The religious revival is tempered by the gentle skepticism of the island doctor, Sarah Gunning (Annabeth Gish) and Sheriff Hassan (Rahul Kohli). Sarah is a woman of science who only remains on Crockett Island to take care for her ailing mother, Mildred (Alex Essoe). As a character, Sheriff Hassan is build on three major components that have relegated him an outsider. He wasn't born on Crockett Island, he's not Catholic, but Muslim and unlike many of the residents, he's not white. Hassan, Sarah and Riley are the subtle and persistent skeptics reminding us that miracles don’t just happen.


While it is tempting to deep dive into each character, we simply don't have the word count to do them all justice. However, it would be impossible to talk about Midnight Mass without discussing the character of Beverly Keane (Samantha Sloyan). As close to a villianous antagonist as the series gets, she is the encapsulation of carefully contained fanaticism. Keane is a true believer. She is adamant and certain of her own beliefs. She is also prepared to warp reality in whatever ways necessary to support those beliefs and her own world view. She's an easy character to hate with her self-righteous, condescending and manipulative demeanor. She is, in every way, aggressively human. Perhaps that’s why Keane is easy to despise. She represents all of the things we hate about ourselves.



Each and every performance in the series is amazing. Samantha Sloyan creates an absolutely essential entry into the canon of characters viewers love to hate in Beverly Keane. Rahul Kohli tempers Hassan’s deep sadness with an even deeper kindness. Zach Gilford, Annabeth Gish and Kate Siegel as Erin Greene round out the pragmatic triptych, and while their characters have a certain subtlety, all are moving portrayals. Let's not forget Hamish Linklater. The success of the series hinges heavily on the portrayal of Father Paul. If the character were some sort of sinister Svengali, the series would take on a meanness and destructive cruelty, but Linklater's portrayal of Father Paul is earnest and sincerely good. A lot of actors receive acclaim for loud performances, but Linklater's is self-effacing. Father Paul orates a riveting sermon and makes you understand how cults happen.

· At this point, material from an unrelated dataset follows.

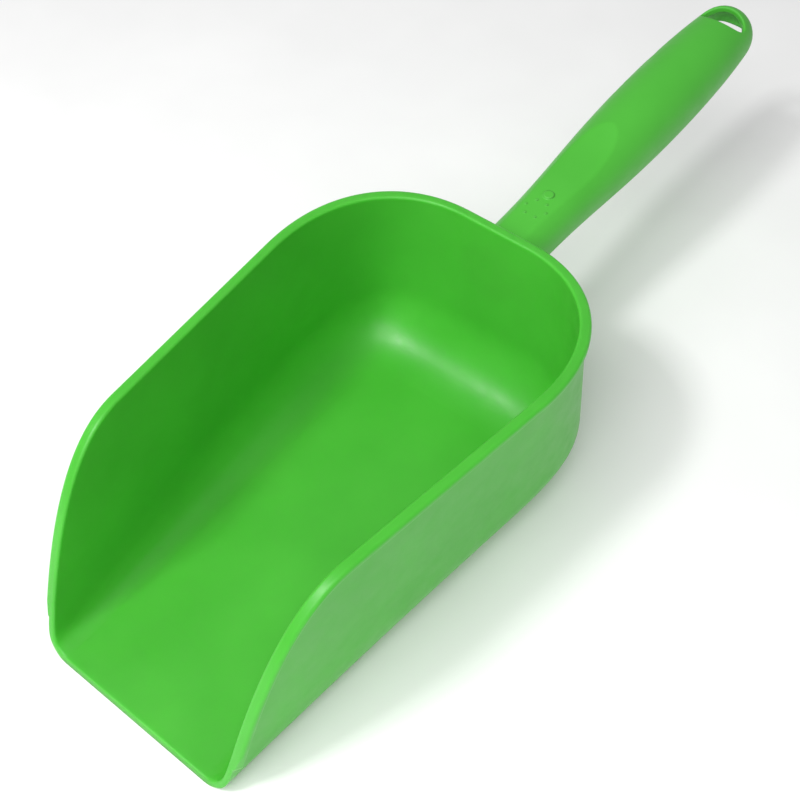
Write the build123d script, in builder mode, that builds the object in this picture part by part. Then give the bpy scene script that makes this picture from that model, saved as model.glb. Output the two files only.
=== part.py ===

When someone speaks well, saying what you want and need to hear, but also in the way you need to hear it, they possess an incredible power.


Midnight Mass has a brilliant plot that is entirely propelled by the characterization of these well-developed characters behaving in ways that are honest, logical courses of action they would follow. Flanagan created characters so absolute and so real that they could chart their own rivers of life. There’s an old and overused adage about good intentions paving the road to hell. These characters all mean well. Even in her own perverse way, Beverly Keane believes deeply that her actions are the right ones guided by her faith. It’s an astonishingly sensitive suggestion for the series to make with its characters. We don’t need a central villain. We’ll all destroy ourselves and each other in time.


A lot of horror media is centered on the theme of hatred. Violence that comes as a result of hatred, fear as the result of hatred, hatred of the other and hatred of the unknown. Midnight Mass is centers on the theme of love. Every action taken is with love, Beverley Keane's actions aside. Filial love between fathers and sons, romantic love, between old and new partners, and divine love, from a people to their god. When things go, inevitably and gloriously to hell, it is not with malice or any ill-intent. It is because humanity is fallible and foolish. While we often have good intensions, we frequently execute things poorly.


In anyone else’s hands this might be cynical, but Flanagan loves his characters so deeply and is so certain of their inherent goodness, that when the foundation of Crockett Island begins to crack, Flanagan, like Mr. Rogers before him, looks to the helpers. Instead of focusing on the ugliness, he points the lens towards the sacrifices and acts of kindness in the face of certain doom. Against all odds, there is a vein of optimism and hope running hot through Midnight Mass.



This is a story about the apocalypse. The idea of armageddon is so huge, so unfathomable, that most stories focus on the after-effects. In the series, Crockett Island is a representation of the world. Flanagan systematically and strategically cuts it off from the rest of civilization, and it is so expertly woven into the fabric of the narrative, we don’t actively realize the isolation is occurring. In the end, nearly every member of the community we've spent seven episodes being welcomed into is dead. The entire world has been wiped out and it matters. We actually feel it, because the world has been scaled down to a personal and manageable size.


The sun rises on Crockett Island and with it, the dawn turns its residents to dust, flashing brightly like a nuclear blast. It is here that Flanagan delivers his sharpest punch to the gut and it isn’t one of cruelty or bitterness. The island's residents stand together in the town square, knowing there is no possible reprieve from their fate and as Father Paul said in one of his earliest sermons, in the dark, they sing. Standing together, singing “Nearer my God to Thee,” they face their ends with grace and dignity. On a beach, Hassan and his son Ali (Rahul Abburi) pray together one last time. The various couples share a final kiss. This end, this deeply unsettling end to the series suggests that humanity can rise back up to its supreme purpose and love, even after unspeakable ugliness ravages it, even facing our inevitable end, as we all must.


Midnight Mass contains multitudes and deeply rewards re-watches. Knowing what’s coming in no way ruins the experience. Instead, it allows viewers to marvel at how carefully every brick is laid. It took Flanagan years and multiple iterations of the concept, but the wait was worth it. The series is a masterpiece.



All seven episodes of Midnight Mass are currently streaming on Netflix.